Exercise task:
Lines containing "scene" are to be counted. Report the count alone.

::::::::::

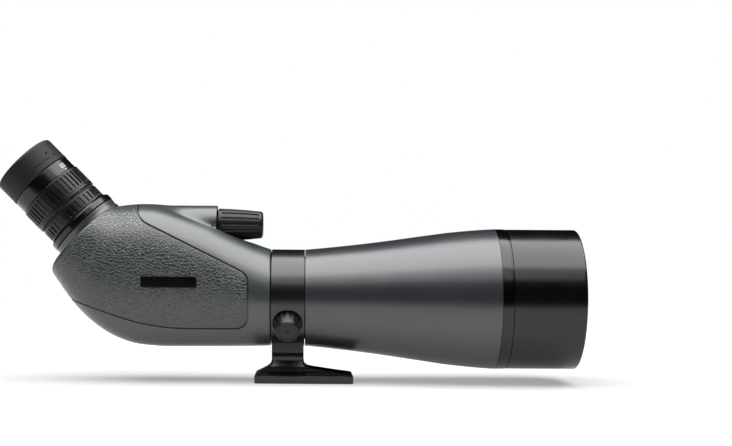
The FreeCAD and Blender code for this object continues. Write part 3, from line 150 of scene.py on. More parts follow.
def add_sheet(name, corners, colour, near, far):
    """A flat four-cornered sheet that belongs to the studio: matt, with a glow of its own.

    Each of near and far is (y, strength). The glow grows evenly with y from one to the other.
    """
    mesh = bpy.data.meshes.new(name)
    mesh.from_pydata(corners, [], [(0, 1, 2, 3)])
    sheet = bpy.data.objects.new(name, mesh)
    bpy.context.scene.collection.objects.link(sheet)
    material = bpy.data.materials.new(name + "_paper")
    material.use_nodes = True
    tree = material.node_tree
    shader = tree.nodes["Principled BSDF"]
    shader.inputs["Base Color"].default_value = (*colour, 1.0)
    shader.inputs["Roughness"].default_value = 0.85
    shader.inputs["Emission Color"].default_value = (1.0, 1.0, 1.0, 1.0)
    place = tree.nodes.new("ShaderNodeTexCoord")
    parts = tree.nodes.new("ShaderNodeSeparateXYZ")
    glow = tree.nodes.new("ShaderNodeMapRange")
    for socket, value in zip(("From Min", "To Min", "From Max", "To Max"), (*near, *far)):
        glow.inputs[socket].default_value = value
    tree.links.new(place.outputs["Object"], parts.inputs["Vector"])
    tree.links.new(parts.outputs["Y"], glow.inputs["Value"])
    tree.links.new(glow.outputs["Result"], shader.inputs["Emission Strength"])
    mesh.materials.append(material)


FLOOR = [(-1.6, -0.33, 0), (1.6, -0.33, 0), (1.6, 1.6, 0), (-1.6, 1.6, 0)]
FLOOR_GREY = (0.4, 0.4, 0.4)
add_sheet("floor", FLOOR, FLOOR_GREY, near=(0.1, 0.36), far=(0.7, 0.97))

# %% [markdown]
# ## Surfaces from numbers
# A lathe piece is one outline carried round an axis, so its whole mesh is a grid: one number goes
# along the outline, the other goes round. numpy works out every point at once. Real edges are never
# knife sharp, so an outline is given by its corners and each corner's small radius.

# %% A mesh from a grid of points


def grid_faces(rows, columns, wrap_rows, wrap_columns):
    """Four corner numbers of each cell of a grid: cell (i, j) joins rows i, i+1 and columns j, j+1."""
    i = np.arange(rows if wrap_rows else rows - 1)
    j = np.arange(columns if wrap_columns else columns - 1)
    i, j = np.meshgrid(i, j, indexing="ij")
    i2, j2 = (i + 1) % rows, (j + 1) % columns
    corners = np.stack([i * columns + j, i * columns + j2, i2 * columns + j2, i2 * columns + j], axis=-1)
    return corners.reshape(-1, 4)


def finish_mesh(name, points, faces, material, body, sharp_degrees=40, instead=(), slot=None):
    """Put points and faces in a mesh, weld what coincides, face it outwards, let it ride with a body
    and stand for the engineering nodes it dresses. slot is not used."""
    mesh = bpy.data.meshes.new(name)
    mesh.from_pydata(points.reshape(-1, 3).tolist(), [], faces.tolist())
    work = bmesh.new()
    work.from_mesh(mesh)
    bmesh.ops.remove_doubles(work, verts=work.verts, dist=2e-6)
    bmesh.ops.dissolve_degenerate(work, edges=work.edges, dist=1e-6)
    bmesh.ops.recalc_face_normals(work, faces=work.faces)
    open_edges = sum(len(edge.link_faces) != 2 for edge in work.edges)
    work.to_mesh(mesh)
    work.free()
    mesh.shade_smooth()
    mesh.set_sharp_from_angle(angle=math.radians(sharp_degrees))
    mesh.materials.append(material)
    piece = bpy.data.objects.new(name, mesh)
    bpy.context.scene.collection.objects.link(piece)
    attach(piece, body)
    if instead:
        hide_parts(*instead)
    low, high = own_box(piece)
    print(f"{name}: {len(mesh.polygons)} faces, open edges {open_edges}, "
          f"{np.round((high - low) / MM, 1)} mm")
    return piece


def own_box(piece):
    """Lowest and highest corner of a mesh object's own points."""
    count = len(piece.data.vertices)
    points = np.empty(count * 3)
    piece.data.vertices.foreach_get("co", points)
    points = points.reshape(-1, 3)
    return points.min(axis=0), points.max(axis=0)


# %% Outlines with rounded corners
STRAIGHT_HALF = math.radians(88)   # a corner this flat has nothing to round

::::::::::

The response:
3